**WHAT THE TASK REQUIRES**: Repeat exactly the lines that run from the one containing "world = obj.matrix_world.copy()" to the end of the data, and leave out all others.

**PROVIDED MATERIAL**:
------------------------
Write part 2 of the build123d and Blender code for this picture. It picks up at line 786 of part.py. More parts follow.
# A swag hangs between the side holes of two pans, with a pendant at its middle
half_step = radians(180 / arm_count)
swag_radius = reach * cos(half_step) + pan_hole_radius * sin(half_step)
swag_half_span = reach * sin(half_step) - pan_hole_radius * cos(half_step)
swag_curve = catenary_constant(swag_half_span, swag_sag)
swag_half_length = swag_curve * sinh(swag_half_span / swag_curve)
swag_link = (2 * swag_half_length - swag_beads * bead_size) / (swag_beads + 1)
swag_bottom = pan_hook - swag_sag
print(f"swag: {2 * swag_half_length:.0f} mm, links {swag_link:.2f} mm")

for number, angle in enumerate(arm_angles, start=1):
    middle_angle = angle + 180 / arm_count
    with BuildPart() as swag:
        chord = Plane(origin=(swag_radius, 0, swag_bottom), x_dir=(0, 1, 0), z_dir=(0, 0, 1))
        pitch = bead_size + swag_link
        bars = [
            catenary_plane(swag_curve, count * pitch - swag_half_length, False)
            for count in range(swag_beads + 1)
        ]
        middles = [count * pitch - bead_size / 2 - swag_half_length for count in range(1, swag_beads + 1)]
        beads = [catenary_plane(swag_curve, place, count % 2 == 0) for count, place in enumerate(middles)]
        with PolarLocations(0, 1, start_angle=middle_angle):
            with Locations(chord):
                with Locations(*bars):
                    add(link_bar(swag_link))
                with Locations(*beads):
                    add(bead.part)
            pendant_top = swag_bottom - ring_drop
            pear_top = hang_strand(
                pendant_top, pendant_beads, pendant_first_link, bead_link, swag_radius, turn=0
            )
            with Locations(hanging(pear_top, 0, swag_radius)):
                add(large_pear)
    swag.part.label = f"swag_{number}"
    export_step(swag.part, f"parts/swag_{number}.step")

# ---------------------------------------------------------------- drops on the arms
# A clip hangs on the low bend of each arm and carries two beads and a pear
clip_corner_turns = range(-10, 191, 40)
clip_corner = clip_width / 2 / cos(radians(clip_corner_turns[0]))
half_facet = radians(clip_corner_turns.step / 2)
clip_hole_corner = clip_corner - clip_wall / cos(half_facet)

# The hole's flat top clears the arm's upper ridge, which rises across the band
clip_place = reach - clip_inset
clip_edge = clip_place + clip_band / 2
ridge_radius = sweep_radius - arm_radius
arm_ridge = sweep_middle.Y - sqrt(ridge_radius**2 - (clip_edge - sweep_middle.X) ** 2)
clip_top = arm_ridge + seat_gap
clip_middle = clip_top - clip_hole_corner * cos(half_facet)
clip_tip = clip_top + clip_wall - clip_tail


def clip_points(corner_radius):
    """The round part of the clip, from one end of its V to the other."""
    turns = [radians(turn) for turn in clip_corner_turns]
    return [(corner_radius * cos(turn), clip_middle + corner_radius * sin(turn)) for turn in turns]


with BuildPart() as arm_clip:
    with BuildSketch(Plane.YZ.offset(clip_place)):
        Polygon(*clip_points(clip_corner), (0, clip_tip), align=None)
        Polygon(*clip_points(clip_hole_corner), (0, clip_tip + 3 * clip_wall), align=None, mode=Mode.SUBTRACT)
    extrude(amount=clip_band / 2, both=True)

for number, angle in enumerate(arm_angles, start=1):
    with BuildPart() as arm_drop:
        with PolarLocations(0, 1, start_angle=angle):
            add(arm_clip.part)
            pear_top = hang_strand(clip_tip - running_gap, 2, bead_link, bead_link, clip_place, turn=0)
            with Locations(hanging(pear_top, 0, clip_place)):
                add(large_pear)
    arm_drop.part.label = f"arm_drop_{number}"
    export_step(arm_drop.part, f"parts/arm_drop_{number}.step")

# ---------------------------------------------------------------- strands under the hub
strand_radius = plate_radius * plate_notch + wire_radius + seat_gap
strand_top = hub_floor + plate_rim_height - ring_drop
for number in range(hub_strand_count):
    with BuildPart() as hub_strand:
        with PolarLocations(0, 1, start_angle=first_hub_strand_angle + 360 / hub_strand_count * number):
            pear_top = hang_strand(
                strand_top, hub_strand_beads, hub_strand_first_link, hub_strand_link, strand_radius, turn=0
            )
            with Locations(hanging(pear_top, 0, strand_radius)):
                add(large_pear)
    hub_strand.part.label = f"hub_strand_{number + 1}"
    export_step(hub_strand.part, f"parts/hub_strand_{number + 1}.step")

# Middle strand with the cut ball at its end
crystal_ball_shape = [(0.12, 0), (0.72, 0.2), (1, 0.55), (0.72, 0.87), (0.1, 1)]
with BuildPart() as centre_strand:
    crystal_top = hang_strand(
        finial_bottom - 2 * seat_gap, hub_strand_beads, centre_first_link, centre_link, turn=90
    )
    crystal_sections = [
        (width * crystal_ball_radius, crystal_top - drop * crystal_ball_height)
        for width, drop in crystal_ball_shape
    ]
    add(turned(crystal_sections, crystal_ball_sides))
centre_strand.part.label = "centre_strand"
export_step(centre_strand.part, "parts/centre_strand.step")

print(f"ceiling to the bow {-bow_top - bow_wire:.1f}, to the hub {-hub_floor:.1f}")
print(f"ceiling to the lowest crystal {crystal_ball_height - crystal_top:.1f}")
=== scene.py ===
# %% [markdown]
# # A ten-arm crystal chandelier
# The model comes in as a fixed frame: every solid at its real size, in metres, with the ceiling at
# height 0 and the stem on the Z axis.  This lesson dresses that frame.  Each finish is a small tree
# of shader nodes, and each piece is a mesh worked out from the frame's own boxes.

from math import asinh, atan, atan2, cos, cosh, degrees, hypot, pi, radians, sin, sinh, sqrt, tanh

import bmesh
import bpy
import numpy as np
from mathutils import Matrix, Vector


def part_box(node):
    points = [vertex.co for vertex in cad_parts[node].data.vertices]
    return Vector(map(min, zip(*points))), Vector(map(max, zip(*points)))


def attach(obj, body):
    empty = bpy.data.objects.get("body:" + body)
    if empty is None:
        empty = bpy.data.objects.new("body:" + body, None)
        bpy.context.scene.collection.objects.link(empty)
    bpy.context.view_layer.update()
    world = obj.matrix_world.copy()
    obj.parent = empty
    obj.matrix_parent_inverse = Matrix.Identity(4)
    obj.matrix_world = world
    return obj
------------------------
**RESPONSE BELOW**:
    world = obj.matrix_world.copy()
    obj.parent = empty
    obj.matrix_parent_inverse = Matrix.Identity(4)
    obj.matrix_world = world
    return obj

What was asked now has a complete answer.